Mesmo que, em substância, pouco se ensine e quase nada se aprenda aí.

Pois, não é claro já que a falsificação tornou-se, de facto, a categoria do sistema? Porquê estranhar “o milagre dos exames”? A ânsia de resultados?

Ortega e Gasset dizia que a função da escola é de falsificação porquanto criaria no aluno uma necessidade que ele realmente não tem: estudar. Porém, neste contexto, o professor ainda era aquele que, transmitindo o conhecimento e pela manifestação desse poder, poderia e deveria criar no aluno essa necessidade.

Hoje, a falsificação atingiu o conhecimento que no ensino secundário público se vai reduzindo, a pouco e pouco, à vaga e efémera condição de “oportunidade”. Neste lugar, o significado de “ser professor” dilui-se, torna-se patético e caricatural. Como o exprime bem o olhar desolado e impotente daquele professor do filme.

Daí que a mudança, que ainda não apreendemos na sua plena nitidez resida nisto: o professor do público não ensina, ocupa-se de crianças e adolescentes que dificilmente, alguma vez, serão alunos. E as escolas subtilmente vão-se transformando em prisões, lugares de contenção e refreio, travando a irrupção desgovernada da marginalidade.
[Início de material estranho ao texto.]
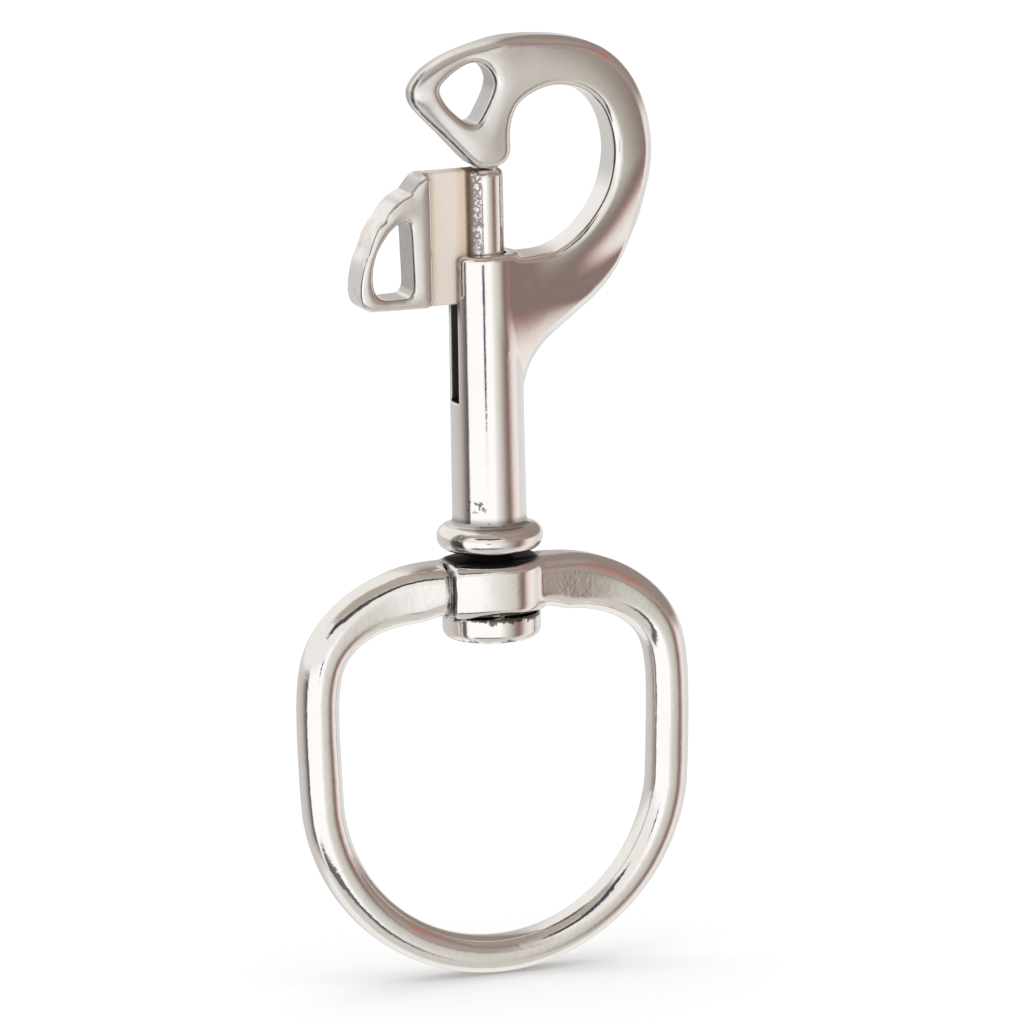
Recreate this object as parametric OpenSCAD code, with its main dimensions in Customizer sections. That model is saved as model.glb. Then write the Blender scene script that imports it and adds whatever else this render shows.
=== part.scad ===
// Swivel-eye bolt snap: a spring bolt closes a cast hook, and a large ring turns on a riveted pin.
// Z runs up the barrel, X across the hook's flat side, Y through its thickness.
// The origin is the ring's bearing point: the lowest point of its opening, where a strap pulls.

/* [Body] */
// Height of the barrel above the lower face of its flange
barrel_h = 38; // [37:0.5:38.5]
// Barrel diameter at its open end
barrel_top_d = 9.1; // [8.6:0.1:9.4]
// Barrel diameter at the flange
barrel_base_d = 9.5; // [9:0.1:10]
// Largest diameter of the rounded flange
flange_d = 13.7; // [12.5:0.1:14.5]
// Height of the rounded flange, without the fillet above it
flange_h = 3.3; // [2.8:0.1:3.8]
// Thickness of the hook plate
plate_t = 6; // [5:0.1:7]
// Width of the slot that the thumb lever runs in
slot_w = 2.9; // [2.8:0.1:3.2]
// Height of the slot's closed end above the flange's lower face
slot_base = 19.2; // [18.8:0.1:19.2]

/* [Bolt] */
// Diameter of the sliding bolt
bolt_d = 5.2; // [5:0.1:5.6]
// How far the thumb lever pulls the bolt down
travel = 12.4; // [11:0.1:12.4]
// Thickness of the lever's web, which runs in the slot
web_t = 2.5; // [2.2:0.1:2.6]
// Thickness of the lever's thumb pad
pad_t = 5.8; // [5:0.1:6.4]

/* [Spring] */
// Wire diameter of the coil spring
wire_d = 0.55; // [0.45:0.05:0.55]
// Outside diameter of the coil
coil_d = 4.9; // [4.6:0.1:5]
// Number of turns
turns = 10; // [8:1:10]

/* [Swivel] */
// Diameter of the swivel pin's shank
pin_d = 6; // [5.6:0.1:6.2]
// Depth of the shank inside the barrel
pin_grip = 8; // [7:0.5:8]
// Diameter of the pin's head
head_d = 12.5; // [12:0.1:13]
// Height of the pin's head
head_h = 3.4; // [2.6:0.1:3.8]
// Open gap between the flange and the ring's boss
swivel_gap = 1.3; // [0.8:0.1:1.6]

/* [Ring] */
// Diameter of the ring's boss
boss_d = 11.8; // [11.4:0.1:12.6]
// Height of the ring's boss
boss_h = 6.8; // [6.4:0.1:7]
// Inner radius of the ring's round lower half
bow_r = 21; // [20:0.5:22]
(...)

É aqui que reside a impossibilidade de comunicação entre professores e ministério. Falam de diferentes escolas, de diferentes professores, de diferentes alunos. E essa diferença, entre o mundo antigo e o mundo actual, que fora dos muros já se pressente, pode bem comprometer os 100.000 professores a um ruidoso silêncio.
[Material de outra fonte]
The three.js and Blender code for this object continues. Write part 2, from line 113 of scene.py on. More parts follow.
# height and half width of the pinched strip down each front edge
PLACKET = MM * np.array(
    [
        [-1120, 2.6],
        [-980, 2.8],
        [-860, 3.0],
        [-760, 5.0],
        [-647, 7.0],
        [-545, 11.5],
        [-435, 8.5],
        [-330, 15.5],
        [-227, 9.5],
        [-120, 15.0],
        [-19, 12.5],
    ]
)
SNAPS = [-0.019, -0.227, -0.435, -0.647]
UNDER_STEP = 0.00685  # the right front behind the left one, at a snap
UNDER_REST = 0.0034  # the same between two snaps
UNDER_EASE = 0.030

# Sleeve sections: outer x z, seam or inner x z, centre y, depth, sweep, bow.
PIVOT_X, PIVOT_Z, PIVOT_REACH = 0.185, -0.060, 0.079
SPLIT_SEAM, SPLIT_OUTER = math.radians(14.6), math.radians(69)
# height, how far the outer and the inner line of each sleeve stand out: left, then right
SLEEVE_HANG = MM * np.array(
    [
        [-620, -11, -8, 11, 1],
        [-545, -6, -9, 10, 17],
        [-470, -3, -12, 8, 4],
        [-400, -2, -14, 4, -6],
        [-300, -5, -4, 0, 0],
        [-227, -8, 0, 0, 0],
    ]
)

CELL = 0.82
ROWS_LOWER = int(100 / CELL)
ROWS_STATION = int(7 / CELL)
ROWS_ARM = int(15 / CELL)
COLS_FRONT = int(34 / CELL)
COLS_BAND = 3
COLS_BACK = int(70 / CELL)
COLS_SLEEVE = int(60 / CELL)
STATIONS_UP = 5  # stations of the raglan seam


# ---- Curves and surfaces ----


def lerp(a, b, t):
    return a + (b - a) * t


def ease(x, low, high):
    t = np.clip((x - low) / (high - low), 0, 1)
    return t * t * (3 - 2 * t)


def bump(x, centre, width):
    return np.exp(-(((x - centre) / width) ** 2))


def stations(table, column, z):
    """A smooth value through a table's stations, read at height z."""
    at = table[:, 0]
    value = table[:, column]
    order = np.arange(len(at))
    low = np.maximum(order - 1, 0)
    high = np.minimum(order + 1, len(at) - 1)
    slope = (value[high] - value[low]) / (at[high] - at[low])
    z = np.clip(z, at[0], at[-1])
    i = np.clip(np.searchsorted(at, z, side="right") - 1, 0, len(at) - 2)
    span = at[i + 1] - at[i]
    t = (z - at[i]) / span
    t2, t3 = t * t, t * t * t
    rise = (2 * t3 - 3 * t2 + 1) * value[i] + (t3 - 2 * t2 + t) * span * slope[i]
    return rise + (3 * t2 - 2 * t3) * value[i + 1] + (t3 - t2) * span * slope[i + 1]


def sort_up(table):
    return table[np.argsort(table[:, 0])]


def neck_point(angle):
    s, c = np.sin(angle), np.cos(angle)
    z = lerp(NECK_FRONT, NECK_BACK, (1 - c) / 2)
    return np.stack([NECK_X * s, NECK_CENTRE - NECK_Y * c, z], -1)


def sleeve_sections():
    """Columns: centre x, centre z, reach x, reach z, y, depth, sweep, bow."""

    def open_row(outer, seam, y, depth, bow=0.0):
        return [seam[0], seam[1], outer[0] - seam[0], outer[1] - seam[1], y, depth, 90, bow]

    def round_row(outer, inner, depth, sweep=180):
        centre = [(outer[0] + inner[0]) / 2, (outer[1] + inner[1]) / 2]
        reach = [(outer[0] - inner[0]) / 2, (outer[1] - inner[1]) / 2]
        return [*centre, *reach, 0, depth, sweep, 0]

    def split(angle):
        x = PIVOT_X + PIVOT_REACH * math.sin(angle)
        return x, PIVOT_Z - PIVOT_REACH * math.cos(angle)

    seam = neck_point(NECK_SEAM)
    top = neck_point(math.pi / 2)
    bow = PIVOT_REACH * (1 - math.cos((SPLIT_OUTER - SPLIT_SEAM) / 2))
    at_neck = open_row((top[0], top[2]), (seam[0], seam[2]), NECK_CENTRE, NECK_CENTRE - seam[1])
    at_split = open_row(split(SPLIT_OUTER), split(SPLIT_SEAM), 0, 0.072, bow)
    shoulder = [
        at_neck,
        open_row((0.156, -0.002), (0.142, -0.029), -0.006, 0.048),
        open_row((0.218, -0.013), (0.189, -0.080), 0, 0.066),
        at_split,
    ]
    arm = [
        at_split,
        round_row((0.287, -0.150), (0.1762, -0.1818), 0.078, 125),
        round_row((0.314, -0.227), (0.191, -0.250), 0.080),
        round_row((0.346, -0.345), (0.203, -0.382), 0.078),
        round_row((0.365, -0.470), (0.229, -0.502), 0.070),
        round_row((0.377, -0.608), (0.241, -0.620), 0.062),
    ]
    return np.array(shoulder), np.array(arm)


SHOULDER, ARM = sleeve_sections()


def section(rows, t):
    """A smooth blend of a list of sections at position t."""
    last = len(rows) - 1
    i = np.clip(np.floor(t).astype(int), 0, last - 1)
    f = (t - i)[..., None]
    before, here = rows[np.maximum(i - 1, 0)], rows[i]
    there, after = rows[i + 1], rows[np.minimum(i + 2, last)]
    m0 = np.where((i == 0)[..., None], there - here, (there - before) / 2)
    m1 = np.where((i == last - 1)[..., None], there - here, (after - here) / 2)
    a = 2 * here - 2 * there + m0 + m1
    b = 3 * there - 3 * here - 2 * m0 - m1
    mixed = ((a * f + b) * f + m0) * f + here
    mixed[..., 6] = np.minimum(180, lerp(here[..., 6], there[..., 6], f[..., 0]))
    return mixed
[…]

Há riscos sérios de, para além dos muros, ninguém ouvir nada.

Todos sabemos que milhões de portugueses vêm o seu futuro demasiadamente incerto, sentindo-se ameaçados em diferentes patamares de segurança. Contratos de trabalho precários, risco de despedimento, endividamento, ameaçam o legítimo direito a uma vida normal, regular.

Tudo leva a crer que a maior parte dos professores julga que esta multidão de humilhados e feridos na sua dignidade pessoal e profissional estarão solidários com a sua luta.

E se não estiverem?

Talvez não contem que estes, justamente estes, poderão virar-lhe as costas.

Porque, e isto ainda é normal, o desespero raramente produz sentimentos de solidariedade. Dele nasce, a maior parte das vezes, uma amálgama difusa e cega de emoções mesquinhas.

Provavelmente sentirão inveja pelo lugar do outro que julgam melhor.

Serão possivelmente estes que, do fundo do seu coração ressentido, vociferarão palavras amargas, primeiro em surdina depois a viva voz, contra os que têm emprego estável, contra os que têm férias, contra tudo o que interpretam como privilégio.

Se assim for, provavelmente aclamarão a ministra. Como é costume, nestas situações de aperto, possivelmente louvar-lhe-ão a aparência de autoridade e firmeza. E, talvez, desgraçadamente, dêem de novo a maioria ao PS.

O que fazer, então?

Com amargura e, admito, pessimismo, creio bem que os professores do ensino secundário público estão mesmo encurralados. Entre muros.